### Goal
For each line in the data below that holds "joints", return a copy.
══ Dataset rows
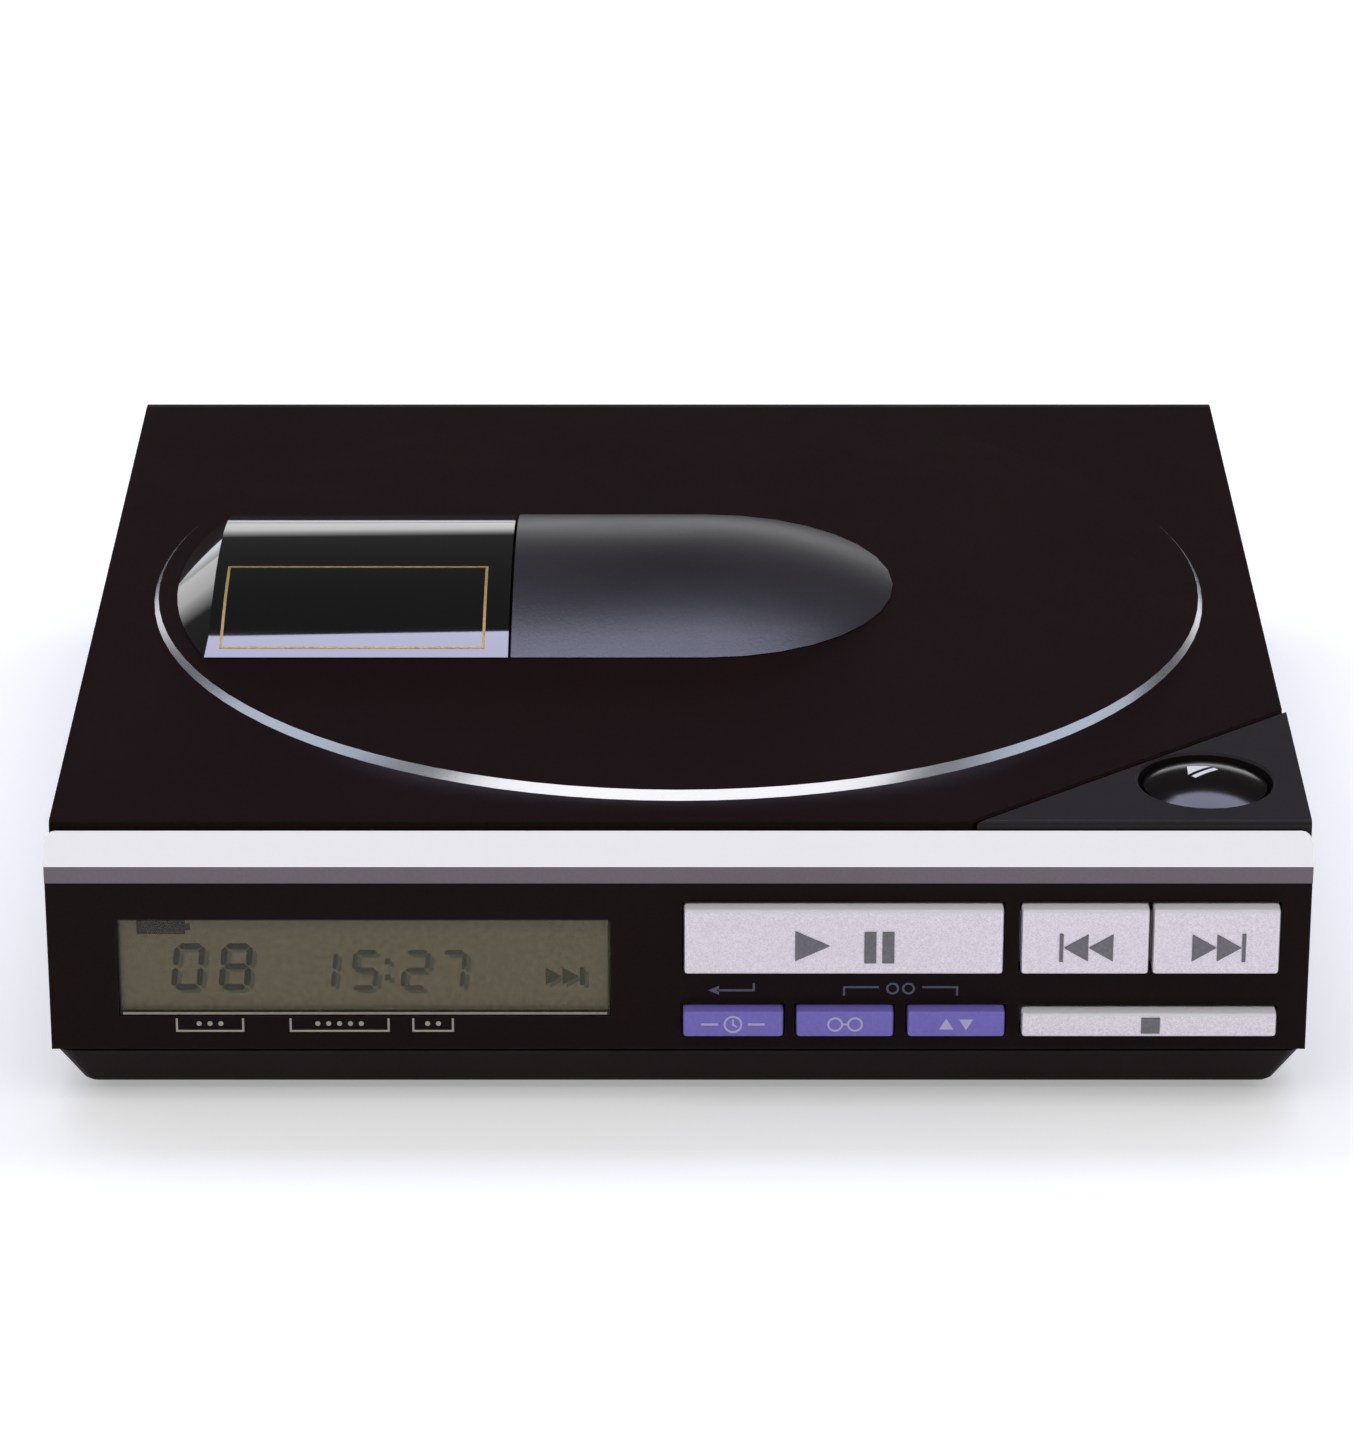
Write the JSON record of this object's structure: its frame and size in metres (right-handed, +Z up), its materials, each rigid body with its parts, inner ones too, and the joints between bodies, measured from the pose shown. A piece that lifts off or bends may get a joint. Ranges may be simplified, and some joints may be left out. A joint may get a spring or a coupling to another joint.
{
  "type": "portable cd player",
  "caption": "Flat portable CD player with a front-opening hinged lid, smoked disc window, corner open button, front display and transport keys.",
  "frame": {"origin": "on the ground under the spindle axis, at the middle of the footprint", "axes": "+Z up along the spindle; the front with the display and keys faces -Y; the lid hinge runs along X at the rear"},
  "size_m": [0.127, 0.1328, 0.0349],
  "materials": {
    "brown_black": "satin",
    "black_plastic": "satin",
    "matte_black": "matte",
    "bright_trim": "bright satin",
    "silver_key": "satin silver",
    "violet_key": "satin violet blue",
    "smoked_window": "polished",
    "grey_bulge": "matte",
    "display_grey": "satin",
    "clear_window": "polished",
    "green_board": "satin",
    "steel": "satin",
    "zinc_plate": "satin",
    "motor_can": "satin",
    "rubber": "matte",
    "white_nylon": "satin",
    "pickup_grey": "matte",
    "lens_blue": "polished",
    "brass": "satin"
  },
  "bodies": {
    "case": {"bottom_case": "black_plastic", "front_panel": "black_plastic", "front_trim": "bright_trim", "top_deck": "black_plastic", "disc_tray": "matte_black", "display_window": "clear_window", "display_module": "display_grey", "key_board": "green_board", "main_board": "green_board", "mech_plate": "zinc_plate", "spindle_motor": "motor_can", "guide_shaft_front": "steel", "guide_shaft_rear": "steel", "sled_motor": "motor_can", "volume_pot": "steel", "headphone_jack": "matte_black", "line_out_jack": "matte_black", "dc_jack": "matte_black", "latch_plate": "zinc_plate", "hinge_pin_left": "steel", "hinge_pin_right": "steel", "foot_front_left": "rubber", "case_screw_front_left": "steel", "foot_front_right": "rubber", "case_screw_front_right": "steel", "foot_rear_left": "rubber", "case_screw_rear_left": "steel", "foot_rear_right": "rubber", "case_screw_rear_right": "steel", "damper_front_left": "rubber", "damper_front_right": "rubber", "damper_rear": "rubber"},
    "lid": {"lid_cover": "brown_black", "lid_window": "smoked_window", "lid_bulge": "grey_bulge", "clamp_holder": "matte_black"},
    "clamp": {"clamp_puck": "white_nylon"},
    "play_pause_key": {"play_pause_key": "silver_key"},
    "previous_key": {"previous_key": "silver_key"},
    "next_key": {"next_key": "silver_key"},
    "stop_key": {"stop_key": "silver_key"},
    "remain_key": {"remain_key": "violet_key"},
    "play_mode_key": {"play_mode_key": "violet_key"},
    "key_mode_key": {"key_mode_key": "violet_key"},
    "open_button": {"open_button": "black_plastic"},
    "latch": {"latch_slider": "white_nylon"},
    "volume": {"volume_wheel": "matte_black"},
    "spindle": {"turntable": "motor_can", "spindle_shaft": "steel"},
    "sled": {"pickup_sled": "pickup_grey", "objective_lens": "lens_blue", "sled_rack": "white_nylon"},
    "drive_gear": {"drive_gear": "white_nylon"},
    "motor_pinion": {"motor_pinion": "brass"}
  },
  "joints": [
    {"name": "lid_hinge", "type": "hinge", "parent": "case", "child": "lid", "pos_m": [0, 0.05724, 0.0244], "axis": [-1, 0, 0], "range_deg": [0, 70]},
    {"name": "clamp_spin", "type": "hinge", "parent": "lid", "child": "clamp", "pos_m": [0, 0, 0.0282], "axis": [0, 0, 1], "continuous": true},
    {"name": "play_pause_key_press", "type": "slide", "parent": "case", "child": "play_pause_key", "axis": [0, 1, 0], "range_m": [0, 0.0008], "stiffness_N_per_m": 500, "springref_m": -0.001},
    {"name": "previous_key_press", "type": "slide", "parent": "case", "child": "previous_key", "axis": [0, 1, 0], "range_m": [0, 0.0008], "stiffness_N_per_m": 500, "springref_m": -0.001},
    {"name": "next_key_press", "type": "slide", "parent": "case", "child": "next_key", "axis": [0, 1, 0], "range_m": [0, 0.0008], "stiffness_N_per_m": 500, "springref_m": -0.001},
    {"name": "stop_key_press", "type": "slide", "parent": "case", "child": "stop_key", "axis": [0, 1, 0], "range_m": [0, 0.0008], "stiffness_N_per_m": 500, "springref_m": -0.001},
    {"name": "remain_key_press", "type": "slide", "parent": "case", "child": "remain_key", "axis": [0, 1, 0], "range_m": [0, 0.0008], "stiffness_N_per_m": 500, "springref_m": -0.001},
    {"name": "play_mode_key_press", "type": "slide", "parent": "case", "child": "play_mode_key", "axis": [0, 1, 0], "range_m": [0, 0.0008], "stiffness_N_per_m": 500, "springref_m": -0.001},
    {"name": "key_mode_key_press", "type": "slide", "parent": "case", "child": "key_mode_key", "axis": [0, 1, 0], "range_m": [0, 0.0008], "stiffness_N_per_m": 500, "springref_m": -0.001},
    {"name": "open_button_press", "type": "slide", "parent": "case", "child": "open_button", "axis": [0, 0, -1], "range_m": [0, 0.0015], "stiffness_N_per_m": 600, "springref_m": -0.001},
    {"name": "latch_slide", "type": "slide", "parent": "case", "child": "latch", "axis": [0.6429, -0.766, 0], "range_m": [0, 0.0008]},
    {"name": "volume_turn", "type": "hinge", "parent": "case", "child": "volume", "pos_m": [0.05565, -0.026, 0.012], "axis": [0, 0, 1], "range_deg": [0, 300]},
    {"name": "spindle_spin", "type": "hinge", "parent": "case", "child": "spindle", "pos_m": [0, 0, 0.02], "axis": [0, 0, 1], "continuous": true},
    {"name": "sled_slide", "type": "slide", "parent": "case", "child": "sled", "axis": [-0.7071, 0.7071, 0], "range_m": [0, 0.034]},
    {"name": "drive_gear_turn", "type": "hinge", "parent": "case", "child": "drive_gear", "pos_m": [-0.03341, 0.00902, 0.016], "axis": [0, 0, 1], "range_deg": [-2, 545]},
    {"name": "motor_pinion_turn", "type": "hinge", "parent": "case", "child": "motor_pinion", "pos_m": [-0.04496, 0.00881, 0.016], "axis": [0, 0, -1], "range_deg": [-2, 1960]}
  ],
  "couplings": [
    {"joint": "latch_slide", "follows": "open_button_press", "ratio": 0.5},
    {"joint": "drive_gear_turn", "follows": "sled_slide", "rad_per_m": 277.78},
    {"joint": "motor_pinion_turn", "follows": "sled_slide", "rad_per_m": 1000}
  ]
}
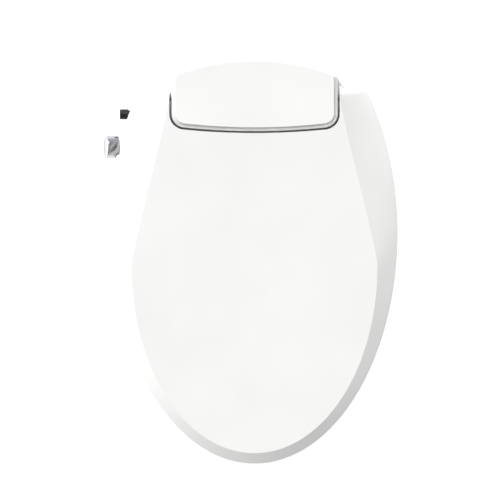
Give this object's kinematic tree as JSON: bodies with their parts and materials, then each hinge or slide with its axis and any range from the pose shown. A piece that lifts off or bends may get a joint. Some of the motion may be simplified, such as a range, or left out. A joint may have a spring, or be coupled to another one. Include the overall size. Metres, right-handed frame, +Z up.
{
  "type": "electric bidet seat",
  "caption": "Hinged lid and heated seat on a water unit with a side control knob and two sliding spray wands, which slides off a bolted mounting plate.",
  "frame": {"origin": "midway between the two fixing bolts, on the plane of the toilet bowl's rim", "axes": "+Z up, +Y towards the cistern, front tip of the seat towards -Y, +X to the user's left when sitting"},
  "size_m": [0.3831, 0.53, 0.1709],
  "materials": {
    "white_abs": "glossy moulded ABS",
    "white_polypropylene": "satin moulded polypropylene",
    "grey_trim": "satin light grey ABS",
    "chrome": "polished chrome plate",
    "black_nylon": "satin black nylon",
    "grey_rubber": "matt grey rubber",
    "steel": "plain machined steel",
    "brass": "turned brass, plated",
    "grey_pom": "satin acetal",
    "clear_hose": "milky silicone hose",
    "pcb_green": "solder mask",
    "dark_parts": "moulded black",
    "copper_coil": "wrapped coil"
  },
  "bodies": {
    "plate": {"mounting_plate": "grey_pom", "bolt_adjusters": "dark_parts", "fixing_bolts": "steel"},
    "unit": {"lower_case": "white_abs", "upper_case": "white_abs", "case_screws": "steel", "base_pads": "grey_rubber", "cover_trim": "white_abs", "rear_cover": "white_abs", "hinge_pins": "grey_pom", "seat_damper": "dark_parts", "lid_damper": "dark_parts", "knob_bezel": "white_abs", "dial_encoder": "dark_parts", "cable_gland": "black_nylon", "water_inlet": "brass", "inlet_strainer": "steel", "latch_spring": "steel", "spring_bracket": "white_abs", "cleansing_motor": "steel", "bidet_motor": "steel", "nozzle_guide": "grey_pom", "nozzle_guard": "white_abs", "heater_tank": "grey_pom", "tank_lid": "grey_pom", "heater_element": "steel", "inlet_valve": "grey_pom", "valve_coil": "copper_coil", "flow_divider": "grey_pom", "inlet_hose": "clear_hose", "tank_hose": "clear_hose", "outlet_hose": "clear_hose", "power_module": "dark_parts", "control_board": "pcb_green", "board_parts": "dark_parts", "mains_lead": "black_nylon", "dial_wires": "dark_parts"},
    "seat": {"seat_top_shell": "white_polypropylene", "seat_bottom_plate": "white_polypropylene", "seat_heater": "dark_parts", "seat_bumpers": "grey_rubber"},
    "lid": {"lid_shell": "white_abs", "lid_bumpers": "grey_rubber"},
    "knob": {"control_knob": "chrome"},
    "button": {"release_button": "grey_trim"},
    "cleansing_nozzle": {"cleansing_wand": "white_abs", "cleansing_tip": "steel", "cleansing_rack": "grey_pom"},
    "cleansing_drive": {"cleansing_pinion": "grey_pom"},
    "bidet_nozzle": {"bidet_wand": "white_abs", "bidet_tip": "steel", "bidet_rack": "grey_pom"},
    "bidet_drive": {"bidet_pinion": "grey_pom"}
  },
  "joints": [
    {"name": "unit_slide", "type": "slide", "parent": "plate", "child": "unit", "axis": [0, -1, 0], "range_m": [0, 0.045]},
    {"name": "seat_hinge", "type": "hinge", "parent": "unit", "child": "seat", "pos_m": [0, 0.005, 0.09], "axis": [1, 0, 0], "range_deg": [-95, 0]},
    {"name": "lid_hinge", "type": "hinge", "parent": "seat", "child": "lid", "pos_m": [0, 0.005, 0.09], "axis": [-1, 0, 0], "range_deg": [0, 105]},
    {"name": "knob_turn", "type": "hinge", "parent": "unit", "child": "knob", "pos_m": [-0.17683, -0.058, 0.0175], "axis": [-0.9703, 0, 0.2419], "range_deg": [-135, 135]},
    {"name": "button_press", "type": "slide", "parent": "unit", "child": "button", "axis": [-1, 0, 0], "range_m": [0, 0.003], "stiffness_N_per_m": 900, "springref_m": -0.001},
    {"name": "cleansing_extend", "type": "slide", "parent": "unit", "child": "cleansing_nozzle", "axis": [0, -0.9744, -0.225], "range_m": [0, 0.05]},
    {"name": "bidet_extend", "type": "slide", "parent": "unit", "child": "bidet_nozzle", "axis": [0, -0.9744, -0.225], "range_m": [0, 0.05]},
    {"name": "cleansing_pinion_turn", "type": "hinge", "parent": "unit", "child": "cleansing_drive", "pos_m": [-0.011, -0.02582, 0.03644], "axis": [-1, 0, 0], "range_deg": [0, 448]},
    {"name": "bidet_pinion_turn", "type": "hinge", "parent": "unit", "child": "bidet_drive", "pos_m": [0.011, -0.02582, 0.03644], "axis": [-1, 0, 0], "range_deg": [0, 448]}
  ],
  "couplings": [
    {"joint": "cleansing_pinion_turn", "follows": "cleansing_extend", "rad_per_m": 156.25},
    {"joint": "bidet_pinion_turn", "follows": "bidet_extend", "rad_per_m": 156.25}
  ]
}
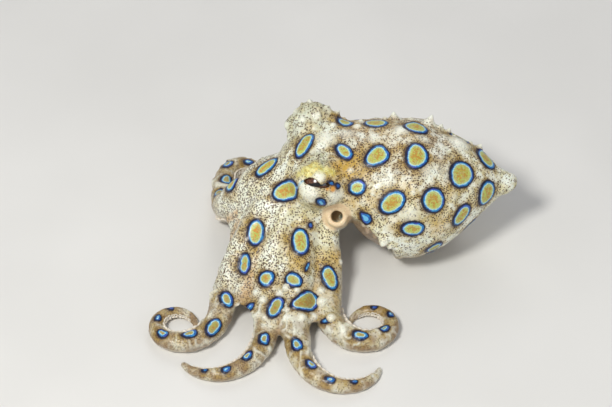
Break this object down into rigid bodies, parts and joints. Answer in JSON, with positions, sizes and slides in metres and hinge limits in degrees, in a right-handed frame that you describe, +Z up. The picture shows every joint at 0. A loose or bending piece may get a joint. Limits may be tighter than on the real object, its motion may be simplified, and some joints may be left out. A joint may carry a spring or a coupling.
{
  "type": "blue-ringed octopus model",
  "caption": "Life-size still model of a small ringed octopus: pointed mantle, low head with two eyes, side funnel and webbed arms that spread and curl on the floor.",
  "frame": {"origin": "bottom centre of the whole object's box, on the floor", "axes": "+X from the arms towards the pointed mantle tip, -Y the animal's left side, +Z up"},
  "size_m": [0.0852, 0.0854, 0.0327],
  "materials": {
    "skin": "moist skin, finely stippled, satin",
    "eye": "wet and glossy"
  },
  "bodies": {
    "root": {"mantle": "skin", "head": "skin", "funnel": "skin", "arm_l1_base": "skin", "arm_l1_mid": "skin", "arm_l1_tip": "skin", "arm_l2_base": "skin", "arm_l2_mid": "skin", "arm_l2_tip": "skin", "arm_l3_base": "skin", "arm_l3_mid": "skin", "arm_l3_tip": "skin", "arm_l4_base": "skin", "arm_l4_mid": "skin", "arm_l4_tip": "skin", "arm_r1_base": "skin", "arm_r1_mid": "skin", "arm_r1_tip": "skin", "arm_r2_base": "skin", "arm_r2_mid": "skin", "arm_r2_tip": "skin", "arm_r3_base": "skin", "arm_r3_mid": "skin", "arm_r3_tip": "skin", "arm_r4_base": "skin", "arm_r4_mid": "skin", "arm_r4_tip": "skin", "eye_left": "eye", "eye_right": "eye"}
  },
  "joints": []
}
════
### Answer to the exercise
Write the JSON record of this object's structure: its frame and size in metres (right-handed, +Z up), its materials, each rigid body with its parts, inner ones too, and the joints between bodies, measured from the pose shown. A piece that lifts off or bends may get a joint. Ranges may be simplified, and some joints may be left out. A joint may get a spring or a coupling to another joint.
  "joints": [
  "joints": [
Break this object down into rigid bodies, parts and joints. Answer in JSON, with positions, sizes and slides in metres and hinge limits in degrees, in a right-handed frame that you describe, +Z up. The picture shows every joint at 0. A loose or bending piece may get a joint. Limits may be tighter than on the real object, its motion may be simplified, and some joints may be left out. A joint may carry a spring or a coupling.
  "joints": []